Key takeaways: - Unifies encoder and diffusion training into a single objective, simplifying the latent space pipeline - More efficient than equivalent models trained on Stable Diffusion latents - Sets a new video generation SOTA, but generalization to other modalities needs further validation
Source: Unified Latents (UL): How to Train Your Latents
02 DiT Doesn't Need Fine-Grained Patches at Every Step
Early denoising steps process near-pure noise. Using the smallest patches to model global structure pixel by pixel is like examining a blank wall through a magnifying glass. DDiT takes the obvious fix: large patches early to sketch structure, small patches later to refine detail. Granularity adapts to content complexity and denoising stage.

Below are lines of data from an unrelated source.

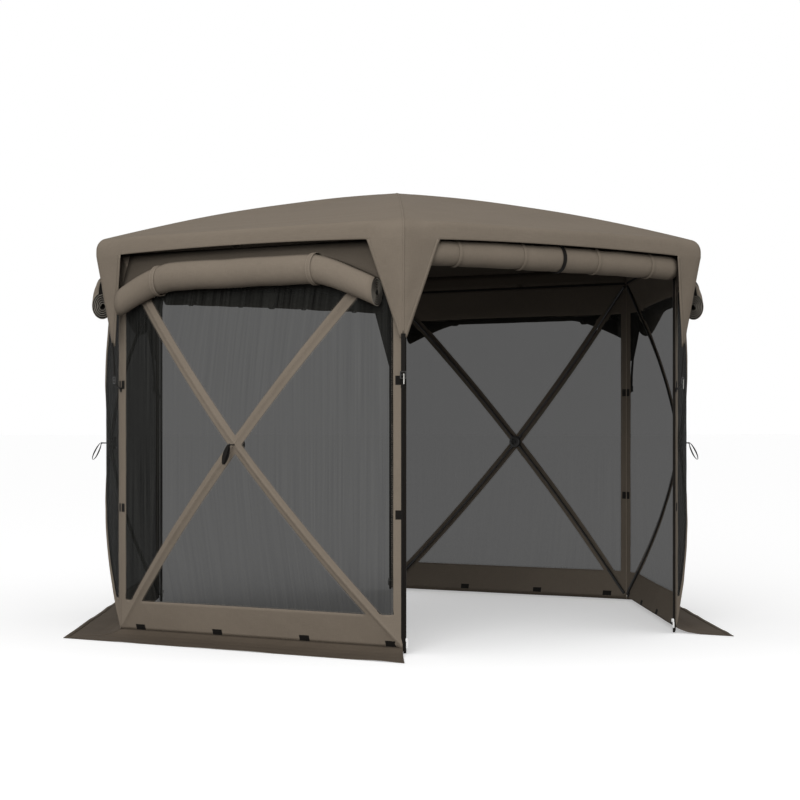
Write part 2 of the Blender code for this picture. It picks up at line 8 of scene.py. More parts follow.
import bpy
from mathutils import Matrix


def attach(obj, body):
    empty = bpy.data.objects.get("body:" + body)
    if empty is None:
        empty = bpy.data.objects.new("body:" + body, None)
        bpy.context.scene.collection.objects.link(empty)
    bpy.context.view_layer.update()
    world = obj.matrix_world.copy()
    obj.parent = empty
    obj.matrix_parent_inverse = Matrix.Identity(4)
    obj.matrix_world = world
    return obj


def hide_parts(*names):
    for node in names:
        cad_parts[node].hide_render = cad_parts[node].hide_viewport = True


bl_info = {
    "name": "Pop-up Screen Gazebo",
    "version": (1, 0, 0),
    "blender": (4, 5, 0),
    "location": "View3D > Sidebar > Gazebo",
    "description": "Sews cloth, mesh screens, rolls, zips and straps onto a hub gazebo's frame",
    "category": "Object",
}

import math
from itertools import accumulate

import bmesh
import bpy
from bpy.props import FloatProperty, FloatVectorProperty, IntProperty, PointerProperty
from bpy.types import Operator, Panel, PropertyGroup
from mathutils import Matrix, Vector, noise

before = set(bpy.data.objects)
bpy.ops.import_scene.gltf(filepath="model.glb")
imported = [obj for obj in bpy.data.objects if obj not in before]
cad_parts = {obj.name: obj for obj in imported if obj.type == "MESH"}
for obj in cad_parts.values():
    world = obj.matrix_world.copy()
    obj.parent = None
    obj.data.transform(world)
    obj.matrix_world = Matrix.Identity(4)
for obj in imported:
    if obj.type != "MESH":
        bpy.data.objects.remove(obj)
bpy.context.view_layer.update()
BODY = "gazebo"
FRONT = Vector((0, -1, 0))
UPRIGHT = math.radians(90)

# Plan: a regular hexagon, whose side is as long as the way from its centre to a corner
SIDE = 1.600
HALF = SIDE / 2
APOTHEM = SIDE * math.cos(math.radians(30))
TAN_MITRE = math.tan(math.radians(30))
CORNER_CLEAR = 0.0016

# Walls
SEAM_HEIGHT = 0.030
WALL_TOP = 1.893
HUB_HEIGHT = 0.949
HUB_BULGE = 0.175
SLACK = 0.5
BOTTOM_BAND = 0.148
TOP_BAND = 0.178
SIDE_STRIP = 0.041
SLEEVE_WIDTH = 0.055
CORNER_LOW = 0.020
CORNER_LOW_FROM = 0.7
ROD_RIDGE = 0.0042
ROD_RIDGE_WIDTH = 0.0075
PUCKER = 0.0016
TAPE_THICKNESS = 0.0012
BINDING_WIDTH = 0.0104
BAND_SHARES = (0.0, 0.10, 0.20, 0.32, 0.48, 0.72, 0.90, 1.0)
SIDE_TABS = (1.243, 0.632)
BOTTOM_TABS = (-0.674, -0.216, 0.277, 0.740)

# Rods and hubs. A wall rod's parts: where they start and end on it, steps, radius and slot
ROD_RADIUS = 0.0055
ROD_SLEEVE_RADIUS = 0.0078
ROD_INSET = 0.0088
ROD_PARTS = (
    (0.035, 0.970, 26, ROD_RADIUS, 0),
    (0.020, 0.170, 8, ROD_SLEEVE_RADIUS, 1),
    (0.955, 0.985, 3, 0.0088, 2),
)
WALL_HUB_RADIUS = 0.0345
WALL_HUB_DEPTH = 0.026
ROOF_HUB_RADIUS = 0.045
ROOF_HUB_DEPTH = 0.030
ROOF_ROD_DROP = 0.0098

# Canopy
PEAK_HEIGHT = 2.315
RIDGE_SLOPE = 0.120
RIDGE_CURVE = 0.0509
PANEL_DIP = 0.65
EAVE_RADIUS = 1.736
EAVE_ROUND = 0.065
EAVE_TURN = math.radians(16)
CREASE_FROM = 0.06
CREASE_OVER = 0.16
CORNER_ROUND = 0.004
CORNER_REACH = 0.03
ROOF_RIPPLE = 0.0022
VALANCE_BOTTOM = 1.878
VALANCE_ARCH = 0.012
FLAP_HALF = 0.154
WIDE_FLAP_HALF = 0.192
FLAP_TIP_HALF = 0.019
FLAP_TIP_HEIGHT = 1.434
FLAP_TIP_RADIUS = 1.651
FLAP_ROWS = 24
HEM_WIDTH = 0.016
HEM_RISE = 0.0009
SEAM_RISE = 0.0005
RIDGE_SEAM = (-0.007, -0.0001, 0.007)

# Ground skirt. Its curve holds distances out with their heights
SKIRT_REACH = 0.2624
SKIRT_RIPPLE = 0.010
SKIRT_HEM_RISE = 0.0012
SKIRT_CURVE = ((0.0, 0.0310), (0.020, 0.0190), (0.060, 0.0070), (0.115, 0.0004))

# Rolled wind panels and doors
ROLL_RADIUS = 0.0715
ROLL_END_RADIUS = 0.068
ROLL_HEIGHT = 1.757
ROLL_END_HEIGHT = 1.640
ROLL_HALF_LENGTH = 0.724
ROLL_LEVEL_HALF = 0.400
ROLL_CROSSING = 0.620
ROLL_OUT = 0.112
ROLL_OVER_ROD = 0.015
ROLL_END_BACK = 0.022
ROLL_FLAT = 0.22
ROLL_OUTER_TURN = 0.845
ROLL_CLEARANCE = 0.004
PINCH_REACH = 0.028
ROLL_TIES = (-0.480, 0.405)
DROP_LEAN = math.radians(112)
DOOR_ROLL_RADIUS = 0.065
DOOR_ROLL_HEIGHT = 1.825
DOOR_ROLL_RISE = 0.009
DOOR_ROLL_OUT = 0.034
DOOR_ROLL_HALF_LENGTH = 0.738
DOOR_TIES = (-0.546, -0.184, 0.251, 0.582)
DOOR_STRAP = 0.040

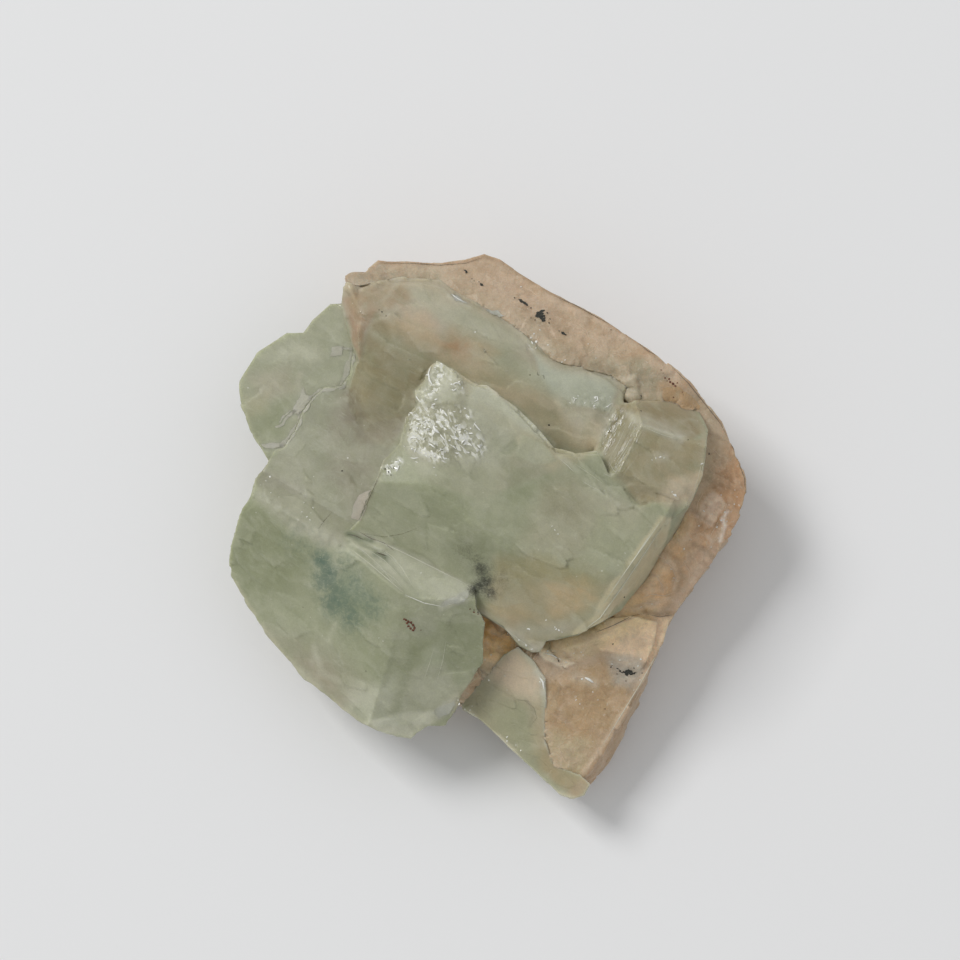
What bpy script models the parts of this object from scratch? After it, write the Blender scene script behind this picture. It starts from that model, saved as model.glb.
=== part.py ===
"""Fluorite specimen: pale green cleaved crystals, grown together on a peach matrix.

The specimen is a hand-sized cabinet piece that lies on the flat broken base of its
matrix.  Three solids make it:
  peach_matrix     the rock that carries the crystals, with its flat resting face
  green_crystals   six crystals grown into one another, one solid
  corner_crystal   the small crystal that wraps the front tip of the matrix

Everything is laid out in millimetres from a point near the middle of the base, +Z up,
and stored in metres.  Each crystal is a prism on a plan outline, cut by its own cleavage
faces, and each face is given by three corners that lie on it.
"""
import math
import random

import bmesh
import bpy
from mathutils import Vector, noise
from mathutils.geometry import delaunay_2d_cdt

# ---- driving dimensions, in millimetres ------------------------------------------------
MM = 0.001                 # metres in a millimetre
GAP = 0.3                  # clearance between a crystal and the seat it grew in
SKY = 45.0                 # height that uncut prisms reach, above every face
LIP = 0.4                  # upright edge left under a crystal's faces
LEDGE_RISE = 0.25          # height of the narrow cleavage ledges round a crystal's walls
LEDGE_DEPTH = 0.012        # depth of those ledges, as a share of the crystal's width
SHEET_ROOT = 2.0           # depth to which a cleavage sheet is rooted in its crystal

ROCK_GRID = 2.4            # spacing of the matrix's surface points
ROCK_ROUGH = 0.55          # height of the matrix's lumps
ROCK_LUMP = 5.5            # width of the matrix's lumps
ROCK_BELT = 4.2            # height at which the matrix is widest
ROCK_BELT_WANDER = 2.4     # how far that height swings up and down round the wall
WALL_LUMP = 9.0            # width of the hollows in the matrix's broken wall
WALL_DENT = 2.4            # depth of those hollows
WALL_SHAKE = 0.45          # small unevenness of the wall
SWELL = 0.85               # how far the wall stands out under the rim at the front right
SWELL_MIDDLE = (17.6, -33.0)
SWELL_REACH = 18.0
BASE_INSET = 0.05          # how far the resting face is drawn in, as a share of the width
MATRIX_WALL = [(0.0, 1.004), (0.45, 1.004), (0.8, 1.0)]   # rings: share of height, scale
ROCK_SEED = 11

# ---- corners that neighbouring faces share ---------------------------------------------
CUBE_RIDGE_END = (-21.1, -4.3, 22.5)      # left end of the lower left cube's ridge
CUBE_PEAK = (-12.3, -11.9, 24.0)          # highest corner of that cube
CUBE_FRONT_LOW = (-13.8, -31.1, 11.9)     # its lowest front corner
CUBE_RIGHT = (-3.1, -12.0, 22.5)          # corner where it meets the central block

BLOCK_TOP_LEFT = (-5.0, 1.0, 28.5)        # where the central block's left slope begins
BLOCK_TOP_FRONT = (6.3, -6.1, 26.3)       # where its front slope begins

STEP_PEAK = (22.4, 13.4, 25.6)            # highest corner of the right step
UPPER_RIDGE = (-7.3, 28.1, 24.0)          # middle of the upper crystal's roof

# ---- the crystals -----------------------------------------------------------------------
# outline: plan, counter-clockwise or not, only the corners that the crystal has
# faces:   three corners on each cleavage face that cuts its top
# foot:    height of its underside below the outline's middle
# lean:    rise of the underside for each millimetre along X and along Y
# taper:   how far the foot is drawn in, 1 is upright
UPPER_CRYSTAL = {
    "outline": [(-22.0, 32.8), (-21.6, 35.0), (-19.2, 35.0), (-13.3, 36.6), (-7.3, 36.4), (-5.1, 34.7),
                (1.6, 31.1), (6.1, 27.4), (9.9, 23.8), (13.5, 23.1), (18.3, 22.1), (20.6, 20.2),
                (18.0, 11.2), (9.5, 8.2), (-1.4, 4.2), (-10.4, 7.2), (-13.0, 11.9), (-15.6, 12.0),
                (-18.5, 14.7), (-19.6, 14.2), (-21.4, 19.2), (-20.5, 21.6), (-19.5, 23.9), (-20.7, 27.2)],
    "faces": [[(-16.2, 35.0, 23.8), UPPER_RIDGE, (16.5, 20.2, 21.8)],
              [(-18.3, 28.9, 25.8), (-8.7, 23.0, 25.6), (-17.4, 12.7, 19.0)],
              [(-7.3, 25.6, 24.6), (16.4, 16.5, 22.8), (1.6, 15.2, 20.3)],
              [(-20.6, 34.3, 24.8), (-19.6, 25.1, 22.5), (-21.8, 32.5, 21.2)]],
    "foot": 8.0, "lean": (0.0, 0.03), "taper": 0.92}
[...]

No retraining required. Drop it into any existing DiT. FLUX-1.Dev gets a 3.52x speedup; Wan 2.1, 3.2x. Generation quality and prompt adherence stay intact.
No architecture changes, no weight modifications — just a different tokenization strategy that eliminates most redundant computation. For video generation workloads, the cost savings compound fast.
Key takeaways: - Coarse patches early, fine patches late: allocates compute by need instead of uniformly - Plug-and-play on deployed DiT models, no retraining needed - 3x+ speedup on FLUX and Wan with no quality loss, especially valuable for video generation costs
Source: DDiT: Dynamic Patch Scheduling for Efficient Diffusion Transformers
03 MoE Best Practices, Validated at 400B Parameters
Individual MoE techniques are no longer scarce. Sigmoid routing, interleaved local/global attention, gated attention, depth-scaled sandwich norm — each backed by its own paper. Arcee Trinity's contribution is combining them all, then running the combination at three scales (6B/26B/400B total parameters, 1B to 13B active) across 17 trillion tokens. Zero loss spikes.
This isn't a single method breakthrough. It's a complete snapshot of current MoE best practices under real training conditions. Two details worth tracking: SMEBU (momentum-based expert bias updates with soft clamping) for load balancing, and the choice of Muon as optimizer.
For teams making architecture decisions right now, this technical report answers the question individual papers can't: "Do these things actually work together?"
Key takeaways: - Sigmoid routing + interleaved attention + gated attention validated across 17T tokens at three scales, zero loss spikes - Not a single-method innovation — a tested combination of current MoE best practices - Teams choosing architectures can reference this as a verified recipe
Source: Arcee Trinity Large Technical Report
04 Mamba Gets Better by Removing Parts
When linear attention falls short, the instinct is to add: more complex gating, more attention heads, hybrid architectures. 2Mamba2Furious goes the other direction. It systematically strips components from Mamba-2, testing what actually matters for accuracy.
The surprise: the simplified Mamba-2S performs better, not worse. Improving the A-mask and increasing hidden state order nearly closes the gap with softmax attention, while retaining linear complexity's memory efficiency on long sequences. The authors also found configurations where Mamba exceeds softmax attention accuracy.
Key takeaways: - Subtracting from Mamba-2 rather than adding to it brings accuracy closer to softmax attention - A-mask improvements and higher hidden state order are the key factors; not every component earns its keep - Finding the right minimal recipe beats stacking patches on the efficiency-accuracy tradeoff
Source: 2Mamba2Furious: Linear in Complexity, Competitive in Accuracy

Also Worth Noting
Today's Observation
The three highest-ranked papers today do the same thing in three different parts of the pipeline: find a one-size-fits-all default and replace it with something adaptive.
UL discovers that separate latent spaces for encoder and diffusion are an unnecessary split. Align the noise levels and training becomes more efficient. DDiT discovers that minimum patch size at every denoising step is unnecessary uniformity. Adapt granularity by stage and content, and most computation vanishes. 2Mamba2Furious discovers that many Mamba-2 components are unnecessary complexity. Strip them out and accuracy goes up.
Same pattern: existing designs are full of "uniform processing" defaults that aren't optimized choices. They're whatever was convenient at implementation time. Replacing fixed granularity with adaptive granularity consistently reveals that most of the computation was redundant.
Audit the uniform-processing stages in your own pipeline: fixed token lengths, undifferentiated inference steps across stages, same batch configuration for all inputs. Ask whether each processing granularity is a validated optimum or just a default. The latter is where efficiency gains live.